Let $\mathbb{F}_p$ be a finite field of characteristic $p > 2$, for a fixed $p$. I will consider only prime fields, not $GF(p^n)$. Represent the $p$ elements of the field as integers $\{0,1,\ldots p-1\}$. Now lets define the "positive elements" as $\{0,2,4\ldots p-1\}$ and "negative elements" as $\{1,3,5\ldots p-2\}$.
(In other words the sign bit is the least significant bit of the integers's binary representation).
I was wondering if there is a way to determine the sign of $\frac{u}{v}$ given $u,v \in \mathbb{F}_p$ without computing the multiplicative inverse? Or in other words, is there a faster way than computing $uv^{p-2}$ to determine the sign bit of $\frac{u}{v}$?
(Besides using Extended Euclidean algorithm for computing the inversion, which is faster than $v^{p-2}$).
No, this is not consistent; you cannot think of them as being positive and negative in this way and get something meaningful. For example, in $\mathbb{Z}_{3}$, you have $1$ as negative and $2$ as positive. So $2^{-1} = 2$ is positive, and $1^{-1} = 1$ is negative. In $\mathbb{Z}_{5}$, $3$ is negative and $3^{-1} = 2$ is positive.

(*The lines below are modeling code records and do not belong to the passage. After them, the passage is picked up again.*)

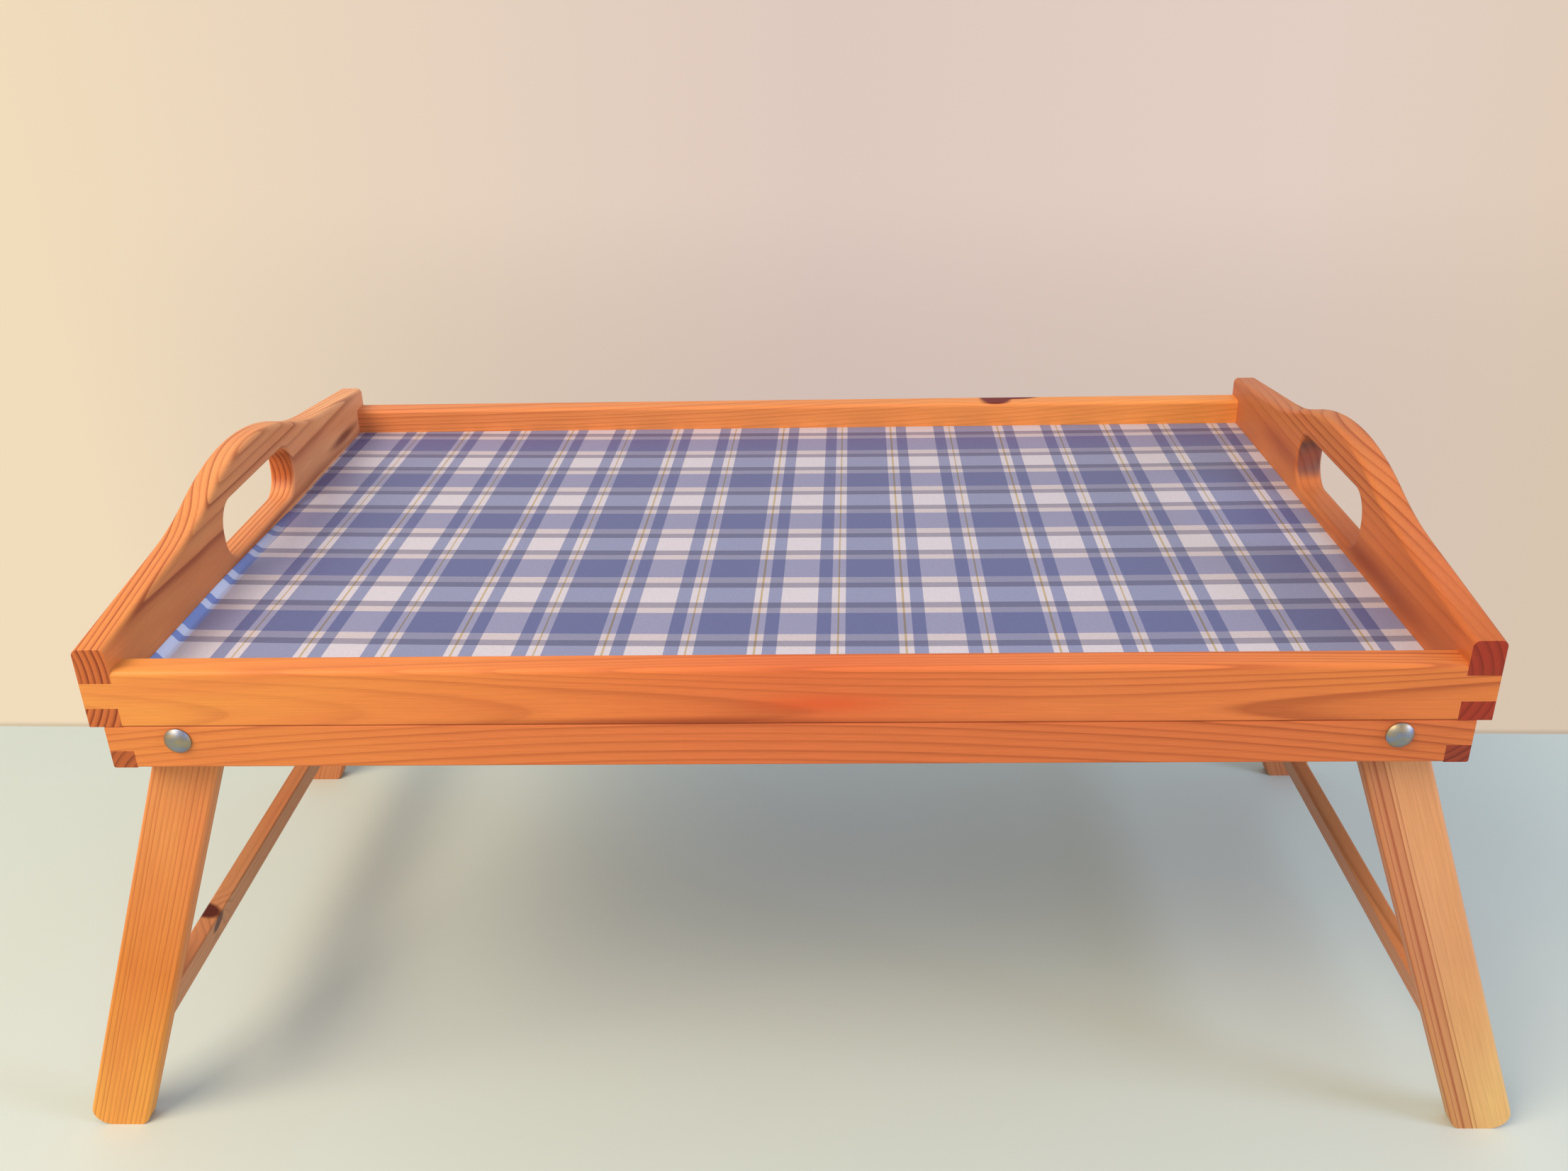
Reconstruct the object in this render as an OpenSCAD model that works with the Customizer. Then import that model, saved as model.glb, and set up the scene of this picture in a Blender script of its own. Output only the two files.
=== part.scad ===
// Folding tray table: a pine bed tray with box-jointed corners, ogee handle
// ends and two pairs of splayed legs that fold flat under the tray.
// Millimetres, +Z up. The origin is on the floor under the middle of the tray,
// +X points to the right-hand handle and -Y to the front rail.

/* [Tray] */
// Length over the two handle ends
tray_l = 500; // [500:10:600]
// Depth over the front and back rails
tray_d = 308; // [260:4:340]
// Thickness of the rails and handle ends
board_t = 12; // [11:0.5:14]
// Height of the upper rails
upper_h = 22.4; // [21:0.2:26]
// Height of the lower rails
lower_h = 17.2; // [16:0.2:19]
// Thickness of the lower cross rails
cross_t = 8.8; // [7:0.2:10]
// Step from the handle end's outer face in to the cross rail's
cross_step = 5.2; // [3:0.2:7]
// Rounding along the top edges of the upper rails
rail_round = 2; // [1:0.2:3]
// Small rounding along the other edges
arris = 0.8; // [0.4:0.1:1]

/* [Box joints] */
// Height of the lower pin of each handle end
end_pin = 7.6; // [5:0.2:9]
// Height of the upper rail's pin
rail_pin = 10.2; // [8:0.2:11]
// Height of the cross rail's pin
cross_pin = 7; // [5:0.2:9]

/* [Handle ends] */
// Height of a handle end's corners above the rail
corner_rise = 9; // [6:0.2:12]
// Slope of the straight shoulder next to each corner
shoulder_slope = 6.5; // [4:0.5:8]
// Steepest slope on the way up to the grip
grip_slope = 20; // [16:0.5:22]
// Radius of the hollow curve below the grip
cove_r = 147; // [110:1:160]
// Radius of the round curve over the grip
crown_r = 147; // [120:1:170]
// Rounding along the top edge
grip_round = 2.4; // [1:0.2:3.6]
// Rounding round the hand slot
slot_round = 2; // [1:0.2:3]
// Length of the hand slot
slot_l = 84; // [80:1:96]
// Height of the hand slot
slot_h = 25; // [24:0.2:28]
// Rounding of the hand slot's corners
slot_r = 11; // [6:0.5:11.5]
// Height of the hand slot above the seam between the two frames
slot_up = 14.8; // [12:0.2:16]

/* [Panel] */
// Thickness of the hardboard panel
panel_t = 2.5; // [2:0.1:3]
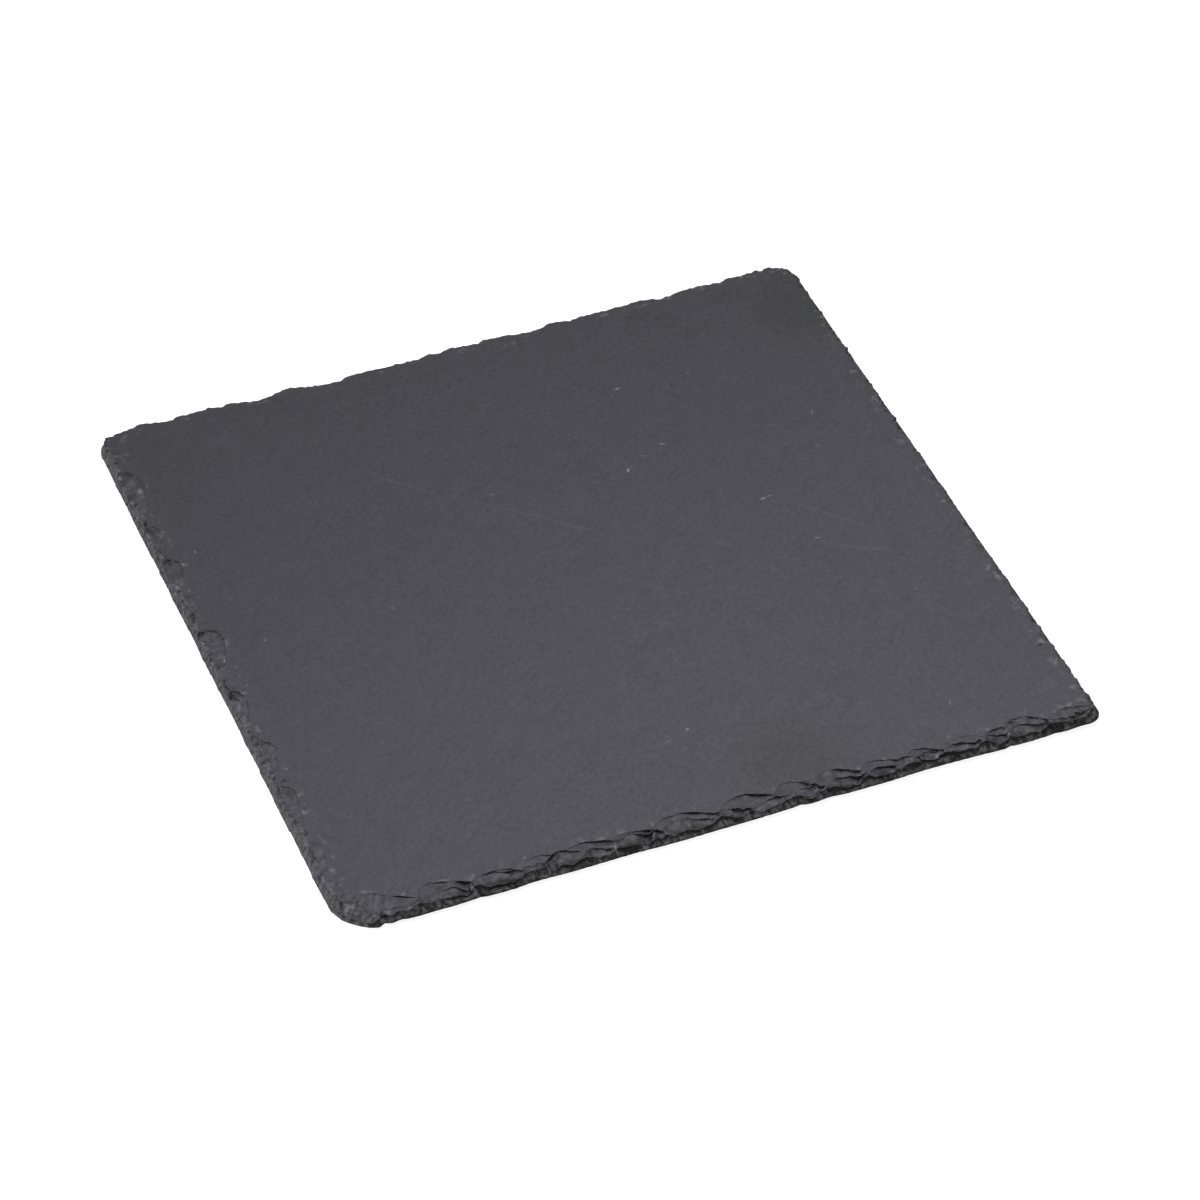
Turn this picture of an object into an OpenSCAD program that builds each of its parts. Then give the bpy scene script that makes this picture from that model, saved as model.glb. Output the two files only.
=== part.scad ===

The real problem is that if your finite field does not have prime order, you cannot even use this definition of positive and negative for elements not in the base field.
A more common thing is to consider the elements that are squares in the field as being "positive" and the nonsquares as "negative". Then you have that the inverse of a nonsquare is a nonsquare, inverse of a square is a square.